In fact, the productivity position is worse than this. Since the financial crisis,
productivity growth in the UK has more or less stalled altogether. This is a stark
divergence from the long-running trend (see figure 3.3), and it has occurred across
almost all sectors.76 It goes a long way to explaining the stagnation of earnings
over the past decade.

If GDP goes down by 10% should all wages fall by 10% or 10% lose all their wages? Britain’s flexible labour market meant this time around the first happened. Anybody capable of thought would consider this a success.

7 thoughts on “Yes, this is what stopped unemployment from soaring”

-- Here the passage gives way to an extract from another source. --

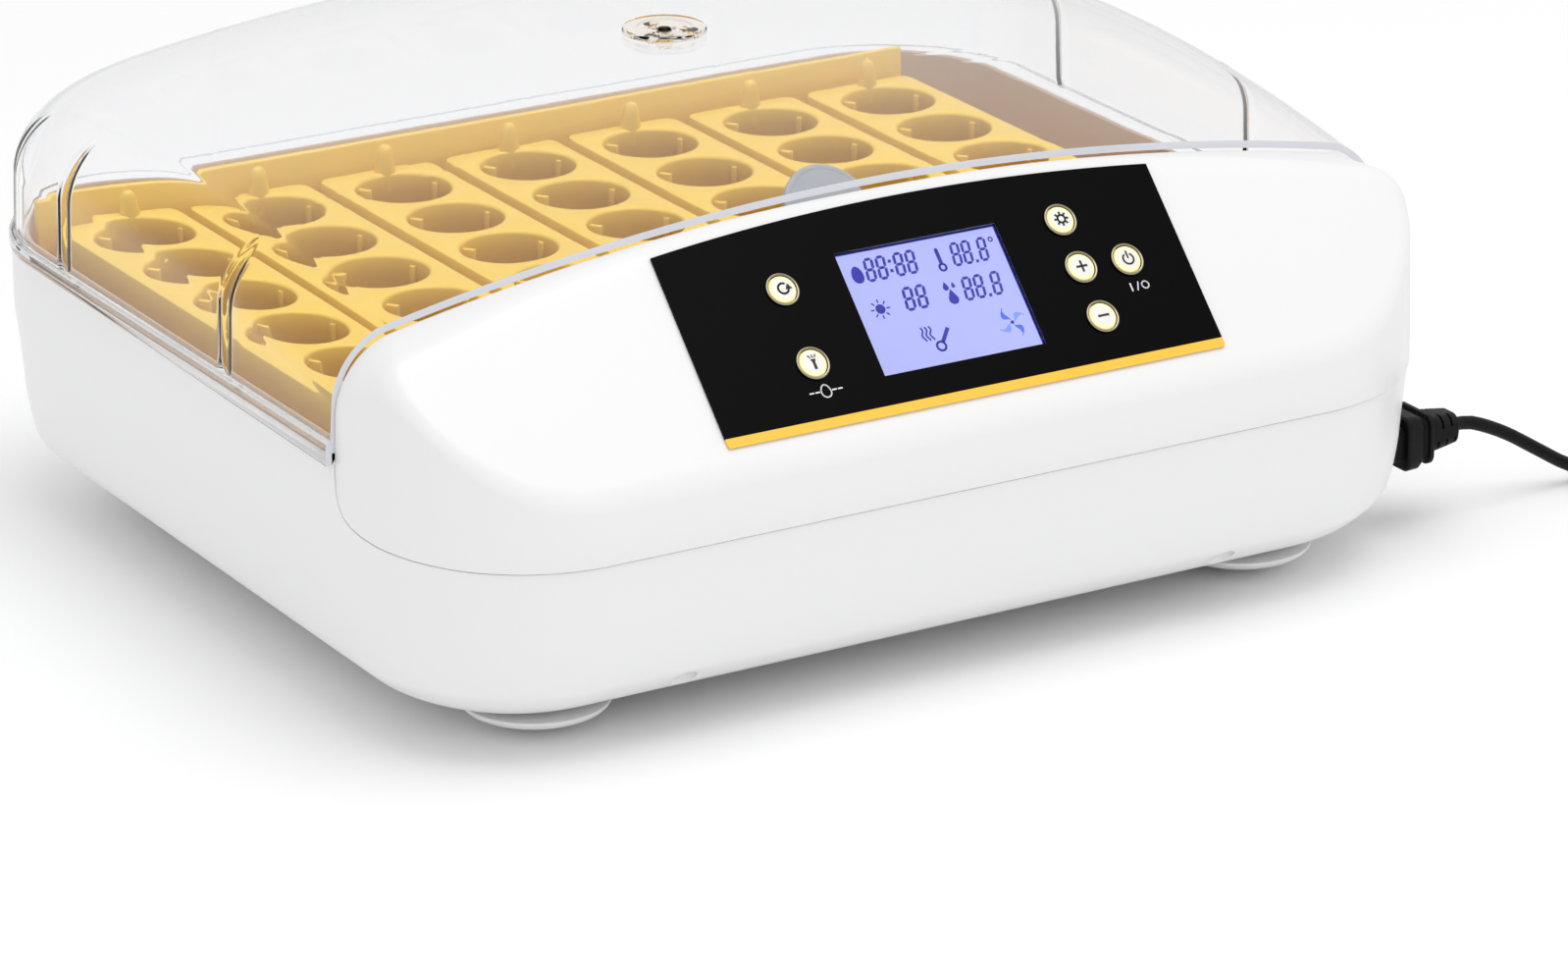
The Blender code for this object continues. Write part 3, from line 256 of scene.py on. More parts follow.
def clear_plastic(name, color, roughness=0.015, ior=1.36):
    """Clear plastic that lets light through to what it covers."""
    found = bpy.data.materials.get(name)
    if found is not None:
        return found
    item = bpy.data.materials.new(name)
    item.use_nodes = True
    tree = item.node_tree
    shader = tree.nodes["Principled BSDF"]
    for key, value in {"Base Color": (*color, 1), "Roughness": roughness, "IOR": ior,
                       "Transmission Weight": 1.0}.items():
        shader.inputs[key].default_value = value
    place = add_node(tree, "ShaderNodeTexCoord")
    ripple = add_node(tree, "ShaderNodeTexNoise", {"Scale": 14.0, "Detail": 2.0})
    bump = add_node(tree, "ShaderNodeBump", {"Strength": 0.12, "Distance": 0.6 * MM})
    through = add_node(tree, "ShaderNodeBsdfTransparent", {"Color": (0.93, 0.94, 0.95, 1)})
    rays = add_node(tree, "ShaderNodeLightPath")
    pick = add_node(tree, "ShaderNodeMixShader")
    leave = tree.nodes["Material Output"]
    wire(tree,
         (place, "Object", ripple, "Vector"), (ripple, "Fac", bump, "Height"),
         (bump, "Normal", shader, "Normal"), (rays, "Is Shadow Ray", pick, 0),
         (shader, 0, pick, 1), (through, 0, pick, 2), (pick, 0, leave, "Surface"))
    return item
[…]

  1. Last year there was a lot of talk, at least on R4, about France’s productivity levels outstipping the UK’s. There were only a few voices in the wilderness crying, “But look at their unemployment rates. Their productivity levels are higher because they sacked all the under-achievers”.

  2. Their productivity levels are higher because they sacked all the under-achievers

    Not quite all – they still have Macron and all those politicians & bureaucrats.

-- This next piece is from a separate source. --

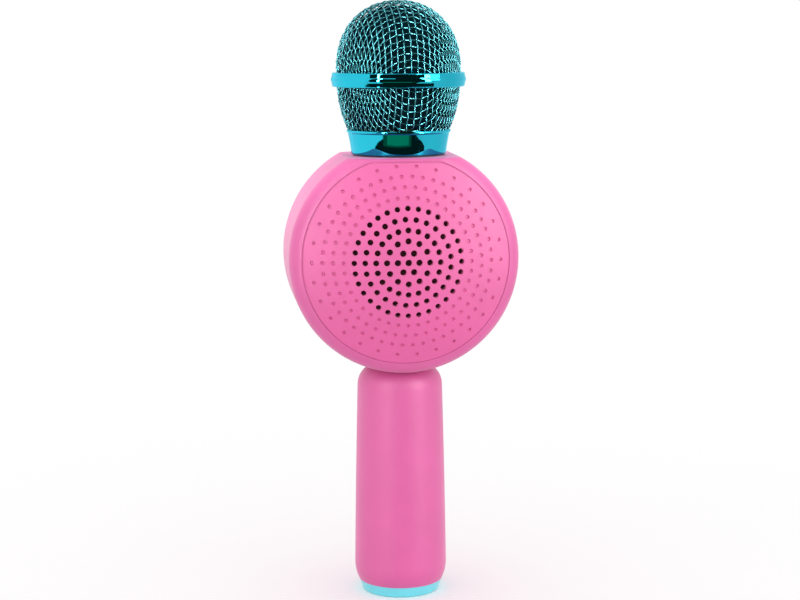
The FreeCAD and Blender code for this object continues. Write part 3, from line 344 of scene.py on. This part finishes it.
SOFT_TOUCH = {"Specular_IOR_Level": 0.38, "Sheen_Weight": 0.18, "Sheen_Roughness": 0.5}
FINISHES = {
    "pink_shell": lambda name: moulded_plastic(name, (0.565, 0.086, 0.275), 0.48, **SOFT_TOUCH),
    "pink_plate": lambda name: moulded_plastic(name, (0.60, 0.086, 0.275), 0.50, **SOFT_TOUCH),
    "teal_metallised": lambda name: teal_metallised(),
    "teal_wire": lambda name: teal_wire(),
    "teal_plastic": lambda name: moulded_plastic(name, (0.135, 0.59, 0.68), 0.24, Coat_Weight=0.5),
    "teal_rubber": lambda name: rubber(name, (0.03, 0.36, 0.42), 0.5),
    "black_foam": lambda name: black_foam(),
    "black_rubber": lambda name: rubber(name, (0.022, 0.022, 0.024)),
    "black_plastic": lambda name: moulded_plastic(name, (0.028, 0.028, 0.030), 0.45),
    "white_plastic": lambda name: moulded_plastic(name, (0.80, 0.78, 0.72), 0.4),
    "screw_steel": lambda name: metal(name, (0.58, 0.58, 0.60), 0.3),
    "plated_steel": lambda name: metal(name, (0.62, 0.62, 0.64), 0.32, "Y"),
    "ferrite": lambda name: ferrite(),
    "copper_wire": lambda name: copper_wire(),
    "cone_paper": lambda name: cone_paper(),
    # the first colour of each cloth is its painted shade between the threads
    "black_cloth": lambda name: woven_cloth(name, (0.020, 0.001, 0.003), (0.070, 0.005, 0.014), 0.5 * MM),
    "spider_cloth": lambda name: woven_cloth(name, (0.25, 0.14, 0.04), (0.62, 0.42, 0.16), 0.45 * MM),
    "board_green": lambda name: board_green(),
    "can_metal": lambda name: metal(name, (0.70, 0.70, 0.72), 0.25, "Z"),
    "cell_wrap": lambda name: shrink_wrap(),
    "lamp_white": lambda name: moulded_plastic(name, (0.85, 0.85, 0.80), 0.25),
    "lamp_clear": lambda name: lamp_lens(),
    "lead_red": lambda name: rubber(name, (0.50, 0.02, 0.02), 0.4),
    "lead_grey": lambda name: rubber(name, (0.28, 0.28, 0.29), 0.4),
}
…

  3. “Productivity” has fallen because unemployed people have been hired to do low-wage jobs that previously were outsourced to Asia. GDP has grown but average wages fell because “productivity” is average wage per hour – ignoring all the unemployed.

  4. Anybody capable of thought would consider this a success.

    The Left wins either way. 10% unemployment, blame capitalism. 10% drop in income, blame capitalism.

  5. Oh for crying out loud. The government floods the country with cheap imported labour and subsidises low paid part time working through tax credits and other in work benefits. Then we have flexible labour laws to let companies hire & fire easily. Of course productivity is stagnating.
    As PST says above, the alternative is the French system where nobody can be sacked so no-one is hired and employers mechanise like crazy.

  6. Bloke in North Dorset

    Couldn’t this also explain to some extent why average wages aren’t rising ….

    As unemployment falls those that are unemployed and re-entering the workforce are generally at the lower end of the skills/experience spectrum so are likely to take lower paid jobs thus bringing the average down.The same goes for students entering the workforce.

    At the other end baby boomers at the peak of their earnings are starting to leave the workforce or perhaps down shifting. Nobody is going to replace a high paid baby boomer with a student/unemployed person of the same salary and even if there’s some promotions it will be less experienced people who will be paid less.